The applicant, Prim Court Body Corporate, brought an application under section 38 of the Community Schemes Ombud Service Act 9 of 2011 for relief under section 39(1)(e) relating to financial issues. The respondent, S.P. Dhlamini, is the registered owner of Unit 8, Prim Court, 164 Rietfontein Road, Germiston, Gauteng, and therefore a member of the body corporate. The body corporate alleged that the respondent had failed to pay levies, causing arrears to accumulate and placing financial strain on the scheme. As at 2 November 2023, the body corporate claimed arrear levies of R22,020.37. It also alleged that numerous communications had been sent to the respondent demanding payment. The respondent did not file written submissions despite being requested to do so. A certificate of non-resolution was issued after conciliation failed, and the matter proceeded to adjudication on the papers.
The application succeeded. The adjudicator ordered that: (a) the relief sought under section 39(1)(e) of the CSOS Act is granted; (b) the respondent is indebted to the applicant in the amount of R22,020.37 for arrear levies; (c) the respondent must pay this amount in 8 equal monthly instalments of R2,752.54; (d) the first payment must be made within 30 days of delivery of the order; (e) the remaining 7 instalments must be paid on the first day of each succeeding month; (f) these instalments are additional to the respondent's ongoing monthly levy; (g) no penalties will accrue during the permitted instalment period; (h) if the respondent defaults on any instalment, the full outstanding balance becomes immediately due and payable and penalties become applicable from the date of breach; and (i) no order as to costs was made.
An owner of a unit in a sectional title scheme is by law a member of the body corporate and is obliged to pay levy contributions duly raised in terms of the Sectional Titles Schemes Management Act and the scheme's governance framework. Under section 39(1)(e) of the CSOS Act, an adjudicator may order payment of arrear levies where the body corporate proves the indebtedness on a balance of probabilities. By contrast, legal fees and collection costs related to levy recovery are recoverable only once taxed or agreed, and should not be summarily awarded without such determination.

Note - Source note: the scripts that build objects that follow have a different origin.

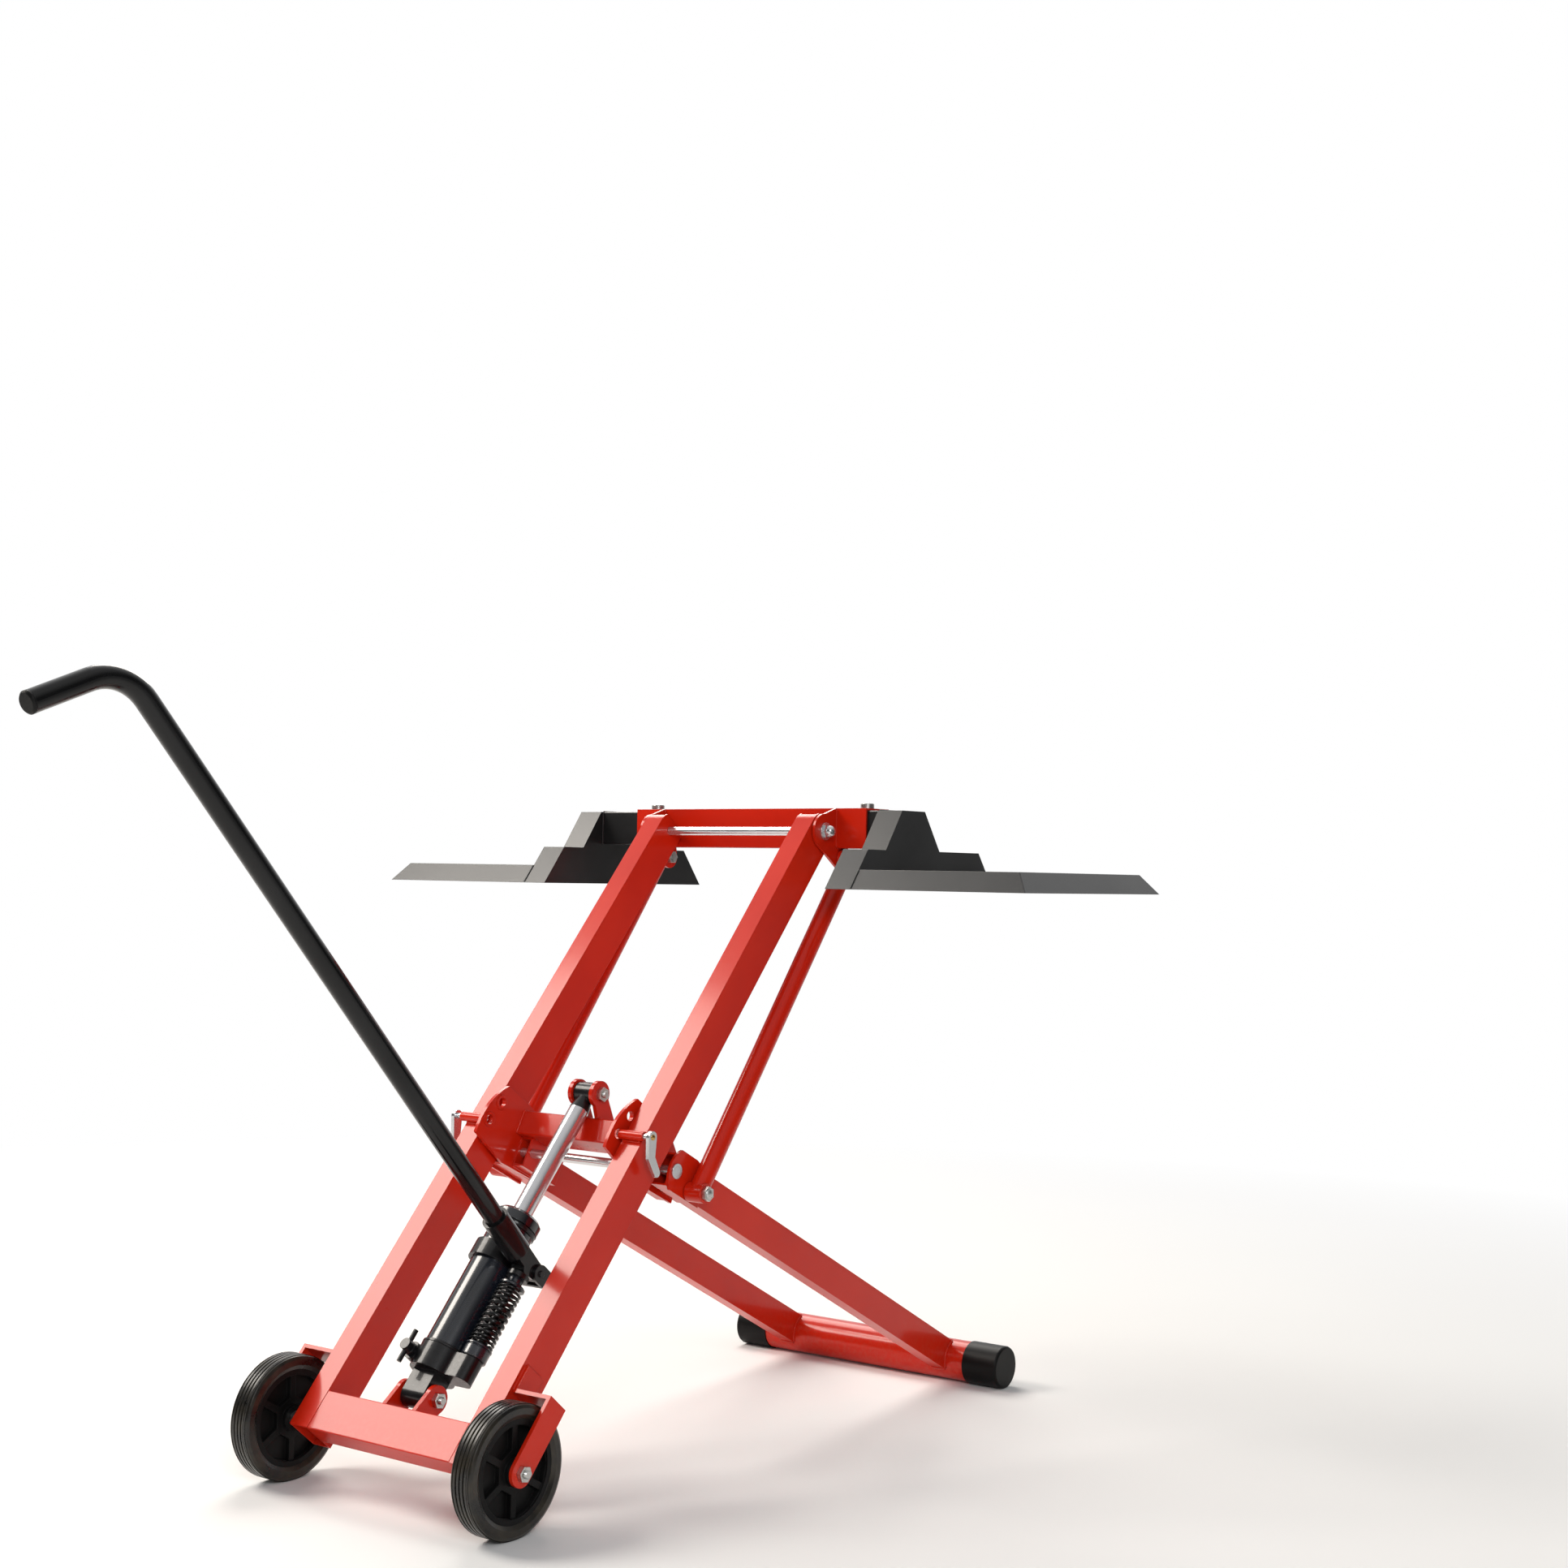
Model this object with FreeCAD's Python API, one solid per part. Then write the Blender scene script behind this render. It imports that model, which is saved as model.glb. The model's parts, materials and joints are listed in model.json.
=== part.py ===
import FreeCAD, Part
import os, math
from FreeCAD import Vector as V

# Scissor lift for the front of a ride-on mower, in millimetres, shown raised.
# Two rails lean on small wheels, a pair of legs crosses them at a pivot, and a
# hydraulic jack between the rails pushes the legs apart. A beam at the top
# carries two sliding wheel trays, which two link bars keep level.
# +X is to the right, +Y runs from the wheels to the foot, +Z is up.

# ---- main frame ----
wheel_r = 75.0
rail_angle = 49.6
axle_lead = 4.0
rail_in = 119.0
rail_wide = 31.0
rail_deep = 50.0
rail_wall = 2.5
rail_tail = 15.0
top_u = 960.0
rail_nose = 14.0
pivot_u = 434.0
pivot_v = -48.0
running = 0.06
seat_gap = 0.3
overrun = 5.0

# ---- cross member and cylinder ears ----
cross_high = 50.0
cross_deep = 34.0
cross_wall = 2.5
ear_u = 62.0
ear_in = 22.0
ear_thick = 6.0
ear_r = 17.0
base_bolt_r = 5.0
bolt_head_high = 6.5
bolt_head_r = 9.5

# ---- wheels ----
wheel_x = 185.0
wheel_wide = 32.0
tyre_in_r = 58.0
tyre_round = 5.0
groove_wide = 2.4
groove_deep = 2.0
groove_pitch = 5.6
groove_count = 5
rim_wide = 26.0
rim_band = 6.5
hub_r = 16.0
hub_wide = 33.0
rim_web = 7.0
spoke_count = 6
pocket_in_r = 25.0
spoke_half = 4.0
axle_r = 6.0
spacer_r = 9.5

# ---- wheel brackets ----
strap_wide = 32.0
strap_thick = 5.0
strap_in = 202.5
strap_cross_u = 83.0
flange_long = 34.0

# ---- pivot group ----
lug_in = 114.0
lug_thick = 5.0
lug_r = 22.0
lug_spread = 30.0
lug_top_v = 15.0
shaft_r = 6.0
guide_u = 430.0
guide_r = 6.0
guide_bore_r = 4.2
guide_in = 117.5
guide_out = 156.0
pin_r = 4.0
pin_slack = 0.5
lever_thick = 5.0
lever_long = 52.0
lever_wide = 15.0
lever_hub_r = 7.5
lever_elbow_share = 0.45
lever_lean_share = 0.35
lever_end_share = 0.62
lever_hang_share = 0.80
lever_mid_share = 0.40
lever_tip_share = 0.36
pin_stroke = 8.0

# ---- legs ----
leg_angle = 27.19
leg_long = 747.0
leg_in = 126.0
leg_wide = 25.0
leg_deep = 43.0
leg_wall = 2.5
leg_nose = 6.0
housing_in = 88.0
housing_wide = 20.0
housing_long = 60.0
housing_wall = 2.5
plate_in = 108.0
plate_thick = 5.0
spacer_near = 32.0
spacer_far = 70.0
spacer_half = 19.0
cheek_thick = 4.0
cheek_long = 62.0
cheek_low = 25.0
cheek_high = 28.0
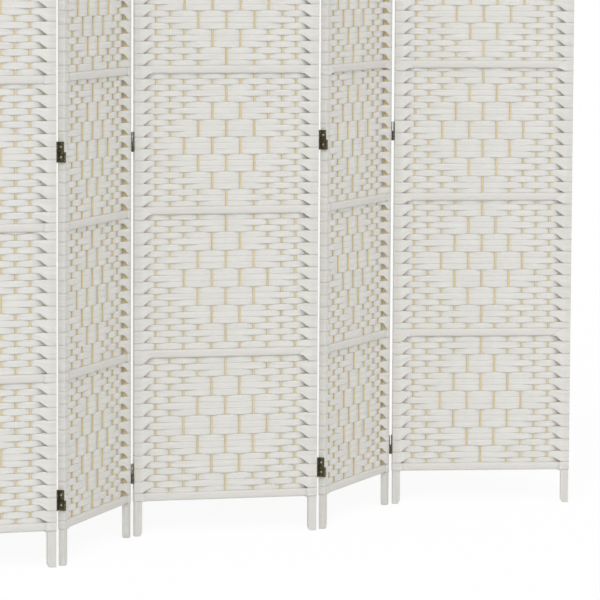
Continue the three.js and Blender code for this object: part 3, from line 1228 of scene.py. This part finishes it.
class MakeHingeScrews(bpy.types.Operator):
    """Make the screws that hold the leaves to the panels"""

    bl_idname = "folding_screen.make_hinge_screws"
    bl_label = "Hinge screws"

    def execute(self, context):
        sizes = context.scene.folding_screen_sizes
        screw = self.screw(sizes)
        face = sizes.hinge_gap / 2 - LEAF_GAP - sizes.plate_thickness
        for side, pin in (("left", BACK), ("right", FRONT)):
            # A screw is made pointing up, and lies with its head to the hinge's middle plane.
            turn = Matrix.Rotation(pin * math.pi / 2, 4, "Y")
            for hinge in HINGES:
                for level in LEVELS:
                    middle = Matrix.Translation((-pin * face, 0, HINGE_HEIGHT / 2))
                    place = hinge_frame(hinge, level, side) @ middle
                    screws = [
                        copy_to(screw, place @ Matrix.Translation((0, 0, z)) @ turn)
                        for z in (-sizes.screw_spacing / 2, sizes.screw_spacing / 2)
                    ]
                    zinc = finish("zinc-plated steel, turned", zinc_steel)
                    name = f"hinge_{hinge}_{level}_{side}_screws"
                    settle(join(screws), name, f"panel_{panel_at(hinge, side)}", zinc)
        bpy.data.objects.remove(screw)
        return {"FINISHED"}

    def screw(self, sizes):
        """A cross-head screw on the Z axis, with its head's underside at 0 and its shank below."""
        head = round_bar(sizes.screw_radius, (0, 0), 0, HEAD_HEIGHT, SCREW_EDGE, sides=20)
        for x, y in ((CROSS_REACH, CROSS_HALF), (CROSS_HALF, CROSS_REACH)):
            head = cut_away(head, bar((-x, -y, CROSS_BOTTOM), (x, y, 2 * HEAD_HEIGHT)))
        shank = round_bar(SHANK_RADIUS, (0, 0), -SHANK_LENGTH, SHANK_ROOT, SCREW_EDGE, sides=10)
        piece = join([head, shank])
        soften(piece)
        return piece


class FoldingScreenPanel(bpy.types.Panel):
    """Lists the steps that dress the screen"""

    bl_idname = "VIEW3D_PT_folding_screen"
    bl_label = "Folding screen"
    bl_space_type = "VIEW_3D"
    bl_region_type = "UI"
    bl_category = "Folding screen"

    def draw(self, context):
        for group in (context.scene.folding_screen_sizes, context.scene.folding_screen_finishes):
            box = self.layout.box()
            for name in group.__annotations__:
                box.prop(group, name)
        for operator in OPERATORS:
            self.layout.operator(operator.bl_idname)


OPERATORS = (
    MakeStage,
    MakeStiles,
    MakeRails,
    MakeRibs,
    MakeWeave,
    MakeHingeLeaves,
    MakeHingeLinks,
    MakeHingeScrews,
)
CLASSES = (FoldingScreenSizes, FoldingScreenFinishes, *OPERATORS, FoldingScreenPanel)


def register():
    for cls in CLASSES:
        bpy.utils.register_class(cls)
    bpy.types.Scene.folding_screen_sizes = PointerProperty(type=FoldingScreenSizes)
    bpy.types.Scene.folding_screen_finishes = PointerProperty(type=FoldingScreenFinishes)


def unregister():
    del bpy.types.Scene.folding_screen_finishes
    del bpy.types.Scene.folding_screen_sizes
    for cls in reversed(CLASSES):
        bpy.utils.unregister_class(cls)


def main():
    register()
    for operator in OPERATORS:
        group, name = operator.bl_idname.split(".")
        getattr(getattr(bpy.ops, group), name)()
    start_piece()


if __name__ == "__main__":
    main()
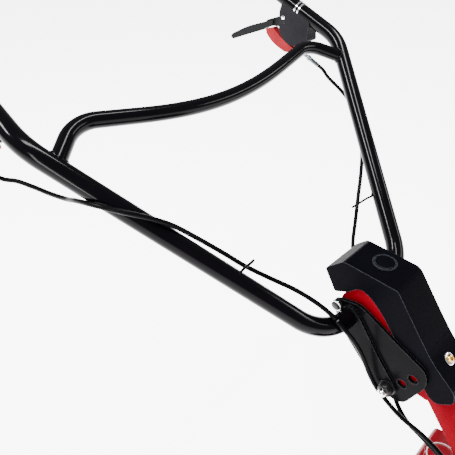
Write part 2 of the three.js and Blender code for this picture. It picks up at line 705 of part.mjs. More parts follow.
function rollerBracket(side) {
  const { y, z } = FRONT_ROLLER;
  const shape = outline([[y - 16, 16, 14], [y + 16, 16, 14], [y + 16, 148, 12], [y - 16, 148, 12]]);
  const slot = outline([[y - 5, 106, 5], [y + 5, 106, 5], [y + 5, CLAMP_Z + 8, 5], [y - 5, CLAMP_Z + 8, 5]]);
  const x0 = side > 0 ? 231 : -236;
  return plate(shape, x0, x0 + 5, [disc(y, z, FRONT_ROLLER.axle + 0.06), slot]);
}

// Wing knob whose stud runs through the bracket's slot to the side plate.
function clampKnob(side) {
  const profile = [
    [0, 230.4], [3.6, 230.4], [3.6, 236.4], [13, 236.4], [13, 242], [9, 246], [9, 250], [0, 250],
  ].map(([r, x]) => [r, side * x]);
  const hub = turnedX(profile, FRONT_ROLLER.y, CLAMP_Z, 14);
  const x0 = side > 0 ? 243 : -256;
  const wing = plateOf(
    [[FRONT_ROLLER.y - 4, CLAMP_Z - 27, 4], [FRONT_ROLLER.y + 4, CLAMP_Z - 27, 4],
      [FRONT_ROLLER.y + 4, CLAMP_Z + 27, 4], [FRONT_ROLLER.y - 4, CLAMP_Z + 27, 4]],
    x0,
    x0 + 13,
  );
  return join(hub, wing);
}

// ---------------------------------------------------------------- belts and their cover
// A belt round two pulleys: the outline of the two circles and their outer tangents.
function beltLoop(a, b, x) {
  const hull = (ra, rb) => {
    const way = Math.atan2(b.z - a.z, b.y - a.y);
    const gap = Math.hypot(b.y - a.y, b.z - a.z);
    const lean = Math.acos((ra - rb) / gap);
    const shape = new THREE.Shape();
    shape.absarc(a.y, a.z, ra, way + lean, way - lean + 2 * Math.PI, false);
    shape.absarc(b.y, b.z, rb, way - lean, way + lean, false);
    shape.closePath();
    return shape;
  };
  const inset = BELT.depth;
  const clear = 1;
  const outer = hull(a.r + clear + 1, b.r + clear + 1);
  return plate(outer, x - 3, x + 3, [hull(a.r + clear + 1 - inset / 2, b.r + clear + 1 - inset / 2)], 7);
}

const ENGINE_AT = { y: CRANK.y, z: CRANK.z };
const reelBelt = () =>
  beltLoop({ y: REEL.y, z: REEL.z, r: PULLEY.reel }, { ...ENGINE_AT, r: PULLEY.engine }, REEL_BELT_X);
const driveBelt = () =>
  beltLoop(
    { y: REAR_ROLLER.y, z: REAR_ROLLER.z, r: PULLEY.axle },
    { ...ENGINE_AT, r: PULLEY.engineDrive },
    DRIVE_BELT_X,
  );

const COVER_CORNERS = [
  [-246, 172, 60], [-242, 26, 40], [-60, 26, 60], [60, 12, 40], [160, 14, 50], [170, 120, 60], [152, 330, 46],
  [92, 356, 40], [24, 338, 40], [-130, 222, 60],
];

function beltCover() {
  const outer = plate(outline(COVER_CORNERS), 231, 292, [], 5);
  const inset = COVER_CORNERS.map(([y, z, r]) => {
    const way = new THREE.Vector2(y - -10, z - 160).normalize().multiplyScalar(4);
    return [y - way.x, z - way.y, r];
  });
  return cut(outer, plate(outline(inset), 225, 288.5, [], 5));
}

// ---------------------------------------------------------------- engine
function engineBlock() {
  const crankcase = plateOf(
    [[28, DECK_Z + GAP, 4], [146, DECK_Z + GAP, 4], [150, 240, 12], [146, 330, 20], [70, 345, 30], [24, 318, 24]],
    -84,
    84,
  );
  const barrel = box(-32, 32, 140, 206, 250, 318);
  const solids = [crankcase, barrel];
  for (let y = 158; y <= 202; y += 11) solids.push(box(-46, 46, y, y + 4, 236, 330));
  const bore = rodX(CRANK.radius + 0.6, -100, 100, CRANK.y, CRANK.z, 20);
  return cut(join(...solids), bore);
}

function crankshaft() {
  const shaft = rodX(CRANK.radius, -90, DRIVE_BELT_X + 10, CRANK.y, CRANK.z, 20);
  const reelSheave = turnedX(pulleyProfile(REEL_BELT_X, PULLEY.engine, 8), CRANK.y, CRANK.z, 14);
  const driveSheave = turnedX(pulleyProfile(DRIVE_BELT_X, PULLEY.engineDrive, 8), CRANK.y, CRANK.z, 12);
  return join(shaft, reelSheave, driveSheave);
}

function blowerHousing() {
  const profile = [
    [40, -92], [92, -92], [94, -96], [94, -140], [84, -152], [73.4, -152], [73.4, -149], [82, -147], [90, -138], [90, -96],
    [40, -96], [40, -92],
  ];
  return turnedX(profile, CRANK.y, CRANK.z, 20);
}

function recoilCover() {
  const dome = turnedX(
    [[0, -176], [34, -176], [58, -170], [71.5, -156], [71.5, -150], [68, -150], [66, -155], [55, -166], [33, -172],
      [0, -172]],
    CRANK.y,
    CRANK.z,
    18,
  );
  const slots = [];
  for (let i = 0; i < 8; i++) {
    const slot = box(-190, -140, 40, 58, -4, 4).rotateX((i * 45 + 22.5) * DEG);
    slots.push(slot.translate(0, CRANK.y, CRANK.z));
  }
  return cut(dome, ...slots);
}

// Pull handle of the starter, in front of the recoil cover.
function starterHandle() {
  return join(
    box(-168, -154, -14, -2, 288, 332).translate(0, 0, 0),
    box(-165, -157, -3, 0, 303, 317),
  );
}

function fuelTank() {
  const body = plateOf(
    [[96, 350, 10], [192, 350, 12], [206, 364, 12], [202, 386, 10], [186, 391, 8], [112, 391, 12], [94, 376, 12]],
    -70,
    96,
  );
  const hollow = plateOf(
    [[100, 354], [190, 354], [201, 366], [197, 383], [184, 387], [114, 387], [99, 374]],
    -66,
    92,
  );
  const { x, y, top } = FILLER;
  const neck = turnedZ([[0, 376], [19, 376], [19, top], [0, top]], x, y, 16);
  const mouth = turnedZ([[0, 370], [16, 370], [16, top + 9], [0, top + 9]], x, y, 16);
  return cut(join(body, neck), hollow, mouth);
}

function fuelCap() {
  const { x, y, top } = FILLER;
  const ribs = [];
  for (let i = 0; i < 6; i++) {
    ribs.push(box(24, 28.4, -2.5, 2.5, top - 0.5, top + 6).rotateZ(i * 60 * DEG).translate(x, y, 0));
  }
  const profile = [
    [19.6, top - 0.6], [26, top - 0.6], [27, top + 0.6], [27, top + 6], [23, top + 11.5], [12, top + 15.2], [0, top + 16],
    [0, top + 0.6], [19.6, top + 0.6], [19.6, top - 0.6],
  ];
  return join(turnedZ(profile, x, y, 16), ...ribs);
}

function muffler() {
  return plateOf([[152, 206, 8], [196, 206, 10], [202, 226, 8], [196, 250, 10], [152, 250, 8]], 52, 104);
}

function airCleaner() {
  return plateOf([[154, 206, 8], [204, 206, 12], [210, 270, 14], [202, 318, 14], [154, 322, 6]], -88, -52);
}

function rearTieBar() {
  return rodX(8, -ACROSS, ACROSS, 150, 150, 16);
}

function headTieBolt() {
  const { y, z, shank, head } = TIE_BOLT;
  const headFrom = ARM.inner + ARM.thickness + 2 * GAP;
  const bar = rodX(shank, -headFrom - 2, headFrom + 2, y, z, 12);
  const nearHead = rodX(head, -headFrom - 6, -headFrom, y, z, 16);
  const farHead = rodX(head, headFrom, headFrom + 6, y, z, 16);
  return join(bar, nearHead, farHead);
}

// ---------------------------------------------------------------- assembly
const machine = new THREE.Group();
machine.position.y = CENTRE_SHIFT_Y;

function add(name, geometry, material) {
  const mesh = new THREE.Mesh(fromManifold(toManifold(geometry).simplify(MERGE_TOLERANCE)), material);
  mesh.name = name;
  machine.add(mesh);
}

add("handlebar_tube", handlebarTube(), glossBlack());
add("crossbar", crossbar(), glossBlack());
for (const [hand, side] of [["left", 1], ["right", -1]]) {
  add(`grip_${hand}`, grip(side), rubber());
  add(`lever_housing_${hand}`, leverHousing(side), greyPlastic());
  add(`clutch_lever_${hand}`, clutchLever(side), blackPlastic());
  add(`safety_latch_${hand}`, safetyLatch(side), redPlastic());
  add(`handle_arm_${hand}`, handleArm(side), blackSteel());
  add(`sector_plate_${hand}`, sectorPlate(side), blackSteel());
  add(`side_plate_${hand}`, sidePlate(side), redPaint());
  add(`rear_roller_${hand}`, rearRoller(side), aluminium());
  add(`roller_bracket_${hand}`, rollerBracket(side), blackSteel());
  add(`clamp_knob_${hand}`, clampKnob(side), blackPlastic());
}
add("cable_adjuster_left", leftAdjuster(), chrome());
add("cable_adjuster_right", rightAdjuster(), chrome());
add("lock_knob", lockBolt(-1, 10.5, 14), blackPlastic());
add("lock_bolt_left", lockBolt(1, 8.5, 6), steel());
for (const [name, route] of Object.entries(CABLE_ROUTES)) add(name, cable(route), rubber());
add("steering_column", steeringColumn(), redPaint());
add("column_foot", columnFoot(), redPaint());
add("column_cover", columnCover(), blackPlastic());
add("cover_cap", coverCap(), blackPlastic());
add("cover_screw", coverScrew(), steel());
add("head_tie_bolt", headTieBolt(), steel());
add("engine_deck", engineDeck(), redPaint());
add("cross_beam", crossBeam(), redPaint());
add("rear_tie_bar", rearTieBar(), steel());
add("deflector", deflector(), blackSteel());
add("bed_bar", bedBar(), blackSteel());
add("bed_knife", bedKnife(), steel());
add("reel_shaft", reelShaft(), steel());
add("reel_cage", reelCage(), steel());
add("reel_pulley", reelPulley(), castGrey());
add("rear_axle", rearAxle(), steel());
add("front_roller", frontRoller(), aluminium());
add("reel_belt", reelBelt(), rubber());
add("drive_belt", driveBelt(), rubber());
add("belt_cover", beltCover(), blackPlastic());
add("engine_block", engineBlock(), castGrey());
add("crankshaft", crankshaft(), steel());
add("blower_housing", blowerHousing(), blackPlastic());
add("recoil_cover", recoilCover(), redPlastic());
add("starter_handle", starterHandle(), blackPlastic());
add("fuel_tank", fuelTank(), redPlastic());
add("fuel_cap", fuelCap(), redPlastic());
add("muffler", muffler(), steel());
add("air_cleaner", airCleaner(), blackPlastic());

export default machine;
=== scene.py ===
"""Looks of a powered walk-behind reel mower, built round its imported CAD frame.

Shapes are worked out in millimetres in the machine's own axes: X to the operator's left, front towards -Y,
Y = 0 below the column's foot and Z up. world() turns such a point into the row frame, in metres.
"""

import math

import bmesh
import bpy
from mathutils import Matrix, Vector

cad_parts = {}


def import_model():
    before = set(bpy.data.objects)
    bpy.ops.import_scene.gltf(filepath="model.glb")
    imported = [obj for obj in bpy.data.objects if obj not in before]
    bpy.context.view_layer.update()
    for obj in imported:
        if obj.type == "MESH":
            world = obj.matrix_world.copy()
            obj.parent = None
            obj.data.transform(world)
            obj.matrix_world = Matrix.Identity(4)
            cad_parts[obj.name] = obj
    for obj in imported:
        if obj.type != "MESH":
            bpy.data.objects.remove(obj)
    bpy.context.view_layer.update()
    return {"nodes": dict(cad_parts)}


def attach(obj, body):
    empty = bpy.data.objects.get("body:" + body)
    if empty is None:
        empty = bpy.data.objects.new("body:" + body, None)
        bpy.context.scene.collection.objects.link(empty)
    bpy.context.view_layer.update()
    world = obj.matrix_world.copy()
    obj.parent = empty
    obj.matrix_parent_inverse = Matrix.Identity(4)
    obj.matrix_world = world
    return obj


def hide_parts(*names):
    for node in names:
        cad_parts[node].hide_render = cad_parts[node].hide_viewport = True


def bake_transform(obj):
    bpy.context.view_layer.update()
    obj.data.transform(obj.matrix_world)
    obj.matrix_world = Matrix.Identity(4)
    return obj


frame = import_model()

SHIFT_Y = -327.78
MM = 0.001
X_AXIS, Y_AXIS, Z_AXIS = Vector((1, 0, 0)), Vector((0, 1, 0)), Vector((0, 0, 1))


def world(point):
    """A point in machine millimetres, in the row frame's metres."""
    return Vector((point[0], point[1] + SHIFT_Y, point[2])) * MM


# ---------------------------------------------------------------- materials
def set_ramp(node, low, high, low_at=0.0, high_at=1.0):
    node.color_ramp.elements[0].position = low_at
    node.color_ramp.elements[0].color = (*low, 1)
    node.color_ramp.elements[1].position = high_at
    node.color_ramp.elements[1].color = (*high, 1)


EDGE_HIGHLIGHT_AND_WEAR_RADIUS = 0.0009
MOTTLE_SCALE, GLOSS_SCALE = 22.0, 55.0
BUMP_DISTANCE = 0.0006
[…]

The adjudicator observed that the body corporate relies on members' contributions to perform its statutory functions and that non-payment causes financial strain on the scheme. The adjudicator also remarked on the general legal principle that legal costs must be taxed or agreed and that any departure from this principle would be inappropriate. The references to the right of appeal under section 57 of the CSOS Act were informational and not part of the binding reasoning on the merits.
The decision confirms within the CSOS framework that a sectional title owner is obliged to pay levies as a consequence of membership of the body corporate, and that arrear levies may be recovered through a CSOS adjudication under section 39(1)(e). It also illustrates the interaction between the CSOS Act and the Sectional Titles Schemes Management Act in levy disputes. Importantly, it reiterates that legal fees and debt-collection costs are not automatically recoverable in a CSOS order unless they have been taxed or agreed, reinforcing procedural safeguards concerning costs in community scheme disputes.